Events & Reviews

Selection from Q.E.D. – Part 1, “Things Unsaid”

The MAK Center Schindler House, Los Angeles
11 April 2012
Compiled by Chris Hershey-Van Horn

Context Note: In April, May, and June of this year, Les Figues Press hosted a short series of long conversations on queer art and literature. Titled Q.E.D., in honor of Gertrude Stein’s novel by the same name (and one of the earliest coming-out stories), each Q.E.D. event explored the constructions of speech, art, literature, materiality, and sex.  The conversations were  moderated by Vanessa Place at the historic MAK-Schindler House, L.A.’s original nod to green architecture.

Q.E.D. Part One featured Melissa Buzzeo, Patrick Greaney, and Simon Leung.


“What happens in a work of art when it seems like the artist does nothing?”—(Patrick)

“These questions are questions of time, and not of the moment, which is what makes these questions so hard…the before-fire-burning…How to speak in gesture, how to speak in want…to want what is not there. How to desire or receive, knowing it is impossible in some way.”—(Melissa)

“All books are containers, all books are portions of time afterwards…The negative space is the non-book, and writing itself.”—(Melissa)

“My memory of 25th anniversary Stonewall celebration was walking down, I think 6th or 7th Avenue during the middle of the day, with many naked people, towards Central Park. We eventually made it to the great lawn in the park, and there was a concert. I think they kept saying there was a surprise guest and somehow people knew it was going to be Liza Minnelli. She came on, and I was mesmerized by how as she spoke every sentence every word every gesture every draw of breath was so flawlessly and completely choreographed that when she went into song it was a perfect transition. I remember thinking to myself, ‘she’s got show business in her blood.’’’—(Simon)

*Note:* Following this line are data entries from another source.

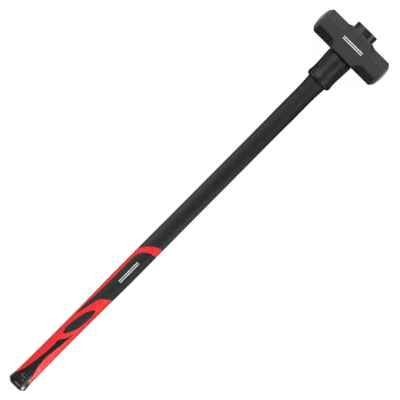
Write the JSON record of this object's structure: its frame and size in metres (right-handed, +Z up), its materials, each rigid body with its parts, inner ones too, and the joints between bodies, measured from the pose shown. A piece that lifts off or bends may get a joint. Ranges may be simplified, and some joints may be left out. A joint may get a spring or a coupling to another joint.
{
  "type": "sledge hammer",
  "caption": "Double-faced sledge hammer with an octagonal steel head, rubber strike collar and a long black handle with a red and black soft grip.",
  "frame": {"origin": "on the floor plane, midway along the overall length and midway between the striking faces", "axes": "+X along the handle from the butt to the head, +Y along the head, +Z up out of the flat that the head rests on"},
  "size_m": [0.9, 0.1554, 0.0534],
  "materials": {
    "head_paint": "satin black coating on forged steel, with bare crowned faces",
    "resin": "cast resin, dark amber",
    "fibreglass": "cut end of a pultruded rod",
    "jacket_black": "fine moulded texture, satin",
    "grip_red": "soft overmould, satin",
    "grip_black": "soft inlay, matte",
    "cap_black": "moulded, satin",
    "collar_rubber": "moulded rubber, satin"
  },
  "bodies": {
    "root": {"hammer_head": "head_paint", "eye_resin": "resin", "fibreglass_core": "fibreglass", "shaft_jacket": "jacket_black", "grip_sleeve": "grip_red", "palm_panel": "grip_black", "oval_inlay_top": "grip_black", "oval_inlay_under": "grip_black", "butt_cap": "cap_black", "strike_collar": "collar_rubber"}
  },
  "joints": []
}
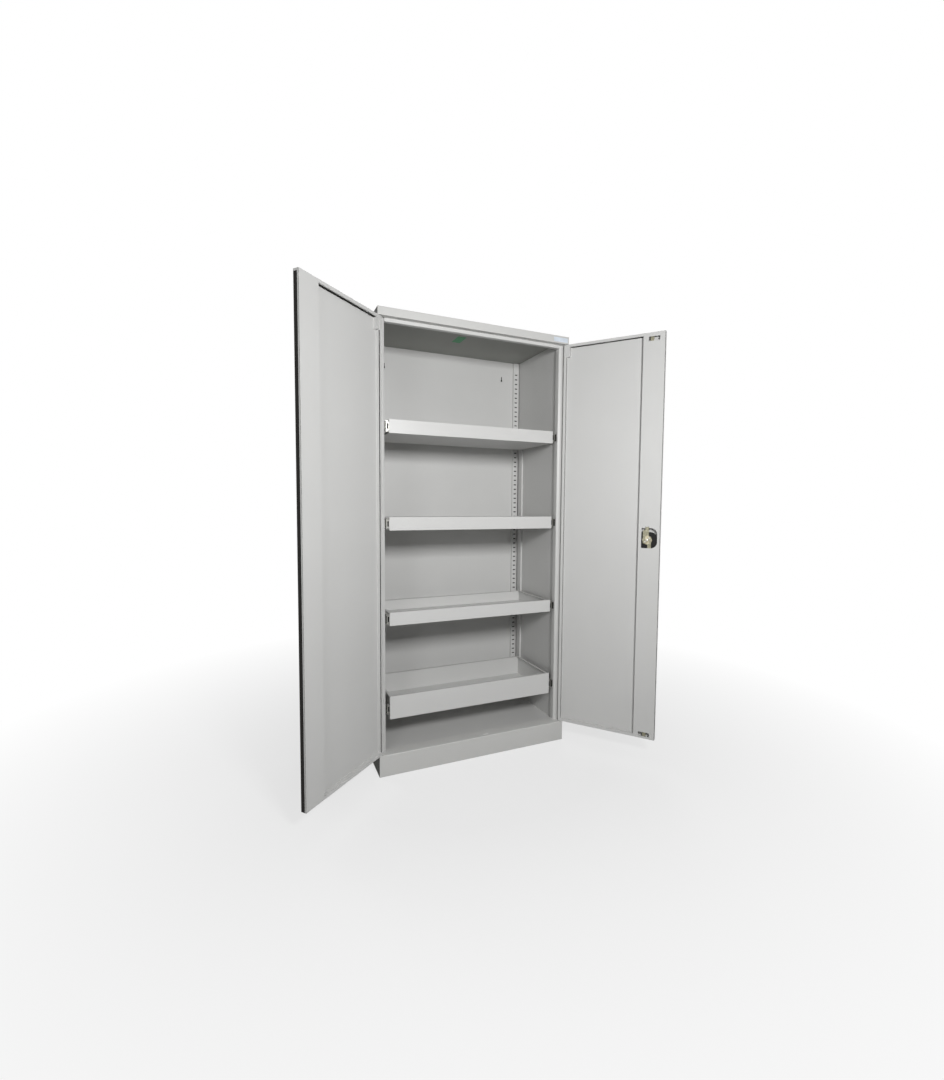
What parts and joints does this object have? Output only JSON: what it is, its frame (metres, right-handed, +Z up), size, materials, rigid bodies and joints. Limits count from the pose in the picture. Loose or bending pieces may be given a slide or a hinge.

“They say that day turns into night, that it turns in an instant. But a day does not turn, I turn. When language meets matter in a noun (a line, a square, a cube, an I), is when selves are remade, the world re-learned…It lives only as a word, but I do not know the word…What one cannot know is that the care of the self begins with an injury older than the self. Space contained or all-around, only buttresses the question: “am I someone, or am I a thing?” Am I…anything…to you? You do not know, but I am nothing to you. I am a picture in your surround, but I am nothing to you. I do not know myself: I step back, shapeless. I have no proposal: I do not know my self. What good is a self that does not know its own Good? There is no good, we’ve lost the ground.”—(Simon)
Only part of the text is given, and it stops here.